State Markov's inequality and Chebyshev's inequality.

Let $\mathcal{G}^{(2)}(n, p)$ denote the probability space of bipartite graphs with vertex classes $U=\{1,2, \ldots, n\}$ and $V=\{-1,-2, \ldots,-n\}$, with each possible edge $u v(u \in U,$, $v \in V)$ present, independently, with probability $p$. Let $X$ be the number of subgraphs of $G \in \mathcal{G}^{(2)}(n, p)$ that are isomorphic to the complete bipartite graph $K_{2,2}$. Write down $\mathbb{E} X$ and $\operatorname{Var}(X)$. Hence show that $p=1 / n$ is a threshold for $G \in \mathcal{G}^{(2)}(n, p)$ to contain $K_{2,2}$, in the sense that if $n p \rightarrow \infty$ then a. e. $G \in \mathcal{G}^{(2)}(n, p)$ contains a $K_{2,2}$, whereas if $n p \rightarrow 0$ then a. e. $G \in \mathcal{G}^{(2)}(n, p)$ does not contain a $K_{2,2}$.

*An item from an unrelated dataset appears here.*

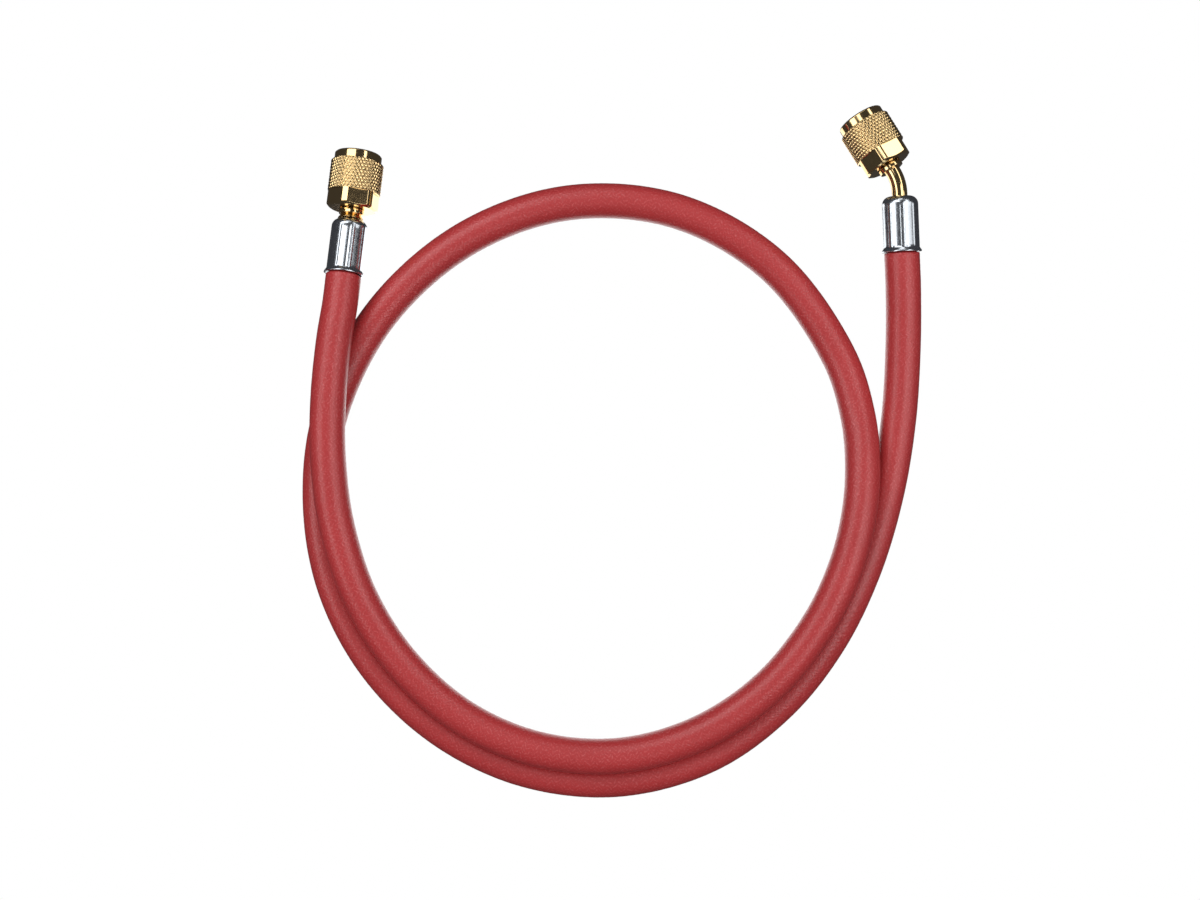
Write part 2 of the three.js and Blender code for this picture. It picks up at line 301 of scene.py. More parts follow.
# Levels of the tails, from the lip
COLLAR_STRAIGHT = FERRULE_LENGTH + FIT_GAP + FOOT_LENGTH
BEND_START = FERRULE_LENGTH + TUBE_BEFORE_BEND
COLLAR_ELBOW = BEND_START + BEND_RADIUS * BEND_ANGLE + TUBE_AFTER_BEND
COLLAR_TO_NUT = COLLAR_LENGTH + FIT_GAP
NUT_TO_HEAD_FRONT = NUT_BACK_WALL + FIT_GAP + HEAD_LENGTH
STRAIGHT_NUT_FRAME = turned(along(STRAIGHT_LIP, COLLAR_STRAIGHT + COLLAR_TO_NUT), STRAIGHT_NUT_TURN)
ELBOW_NUT_FRAME = turned(bent_frame(ELBOW_LIP, COLLAR_ELBOW + COLLAR_TO_NUT, BEND_START), ELBOW_NUT_TURN)


# Meshes


def grid_faces(rows, columns, heights=None):
    """Triangles of a grid that closes on itself across its columns. Each square is split along the
    diagonal whose ends are lower in heights, so a groove that runs through corners stays sharp."""
    a = np.arange(rows * columns).reshape(rows, columns)
    b = np.roll(a, -1, axis=1)
    p, q, r, s = a[:-1].ravel(), b[:-1].ravel(), b[1:].ravel(), a[1:].ravel()
    if heights is None:
        flip = np.zeros(len(p), bool)
    else:
        h = heights.ravel()
        flip = h[q] + h[s] < h[p] + h[r] - 1e-9
    one = np.where(flip[:, None], np.stack([p, q, s], 1), np.stack([p, q, r], 1))
    two = np.where(flip[:, None], np.stack([q, r, s], 1), np.stack([p, r, s], 1))
    return np.concatenate([one, two])


def loop_uv(uv, faces, wrap):
    """UV of each face corner, with the wrap added where a face crosses the seam of a closed grid."""
    corner = uv[faces]
    for k, size in enumerate(wrap):
        part = corner[..., k]
        crosses = np.ptp(part, axis=1, keepdims=True) > size / 2
        corner[..., k] = part + size * (crosses & (part < size / 2))
    return corner.reshape(-1, 2)


def mesh_piece(name, points, faces, material, body, uv=None, wrap=(1, 1)):
    """A finished piece: a smooth closed mesh at the origin that rides on a body and stands for the CAD node
    of its name."""
    mesh = bpy.data.meshes.new(name)
    mesh.vertices.add(len(points))
    mesh.vertices.foreach_set("co", np.ascontiguousarray(points, np.float32).ravel())
    mesh.loops.add(faces.size)
    mesh.loops.foreach_set("vertex_index", faces.astype(np.int32).ravel())
    mesh.polygons.add(len(faces))
    mesh.polygons.foreach_set("loop_start", np.arange(0, faces.size, faces.shape[1], dtype=np.int32))
    mesh.polygons.foreach_set("use_smooth", np.ones(len(faces), bool))
    mesh.update(calc_edges=True)
    if uv is not None:
        layer = mesh.uv_layers.new(name="UVMap")
        layer.data.foreach_set("uv", loop_uv(uv, faces, wrap).astype(np.float32).ravel())
    if mesh.validate():
        raise RuntimeError(f"{name} had broken faces")
    mesh.materials.append(material)
    piece = bpy.data.objects.new(f"{name}_finish", mesh)
    bpy.context.scene.collection.objects.link(piece)
    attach(piece, body)
    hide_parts(name)
    return piece


def welded(piece):
    """Merges the vertices that meet at a pole."""
    b = bmesh.new()
    b.from_mesh(piece.data)
    bmesh.ops.remove_doubles(b, verts=b.verts, dist=1e-7)
    b.to_mesh(piece.data)
    b.free()
    return piece


# A support row's distance from its corner, in roundings
SUPPORT = 1.5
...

By modifying a random $G \in \mathcal{G}^{(2)}(n, p)$ for suitably chosen $p$, show that, for each $n$, there exists a bipartite graph $H$ with $n$ vertices in each class such that $K_{2,2} \not \subset H$ but $e(H) \geqslant \frac{3}{4}\left(\frac{n}{\sqrt[3]{n-1}}\right)^{2} .$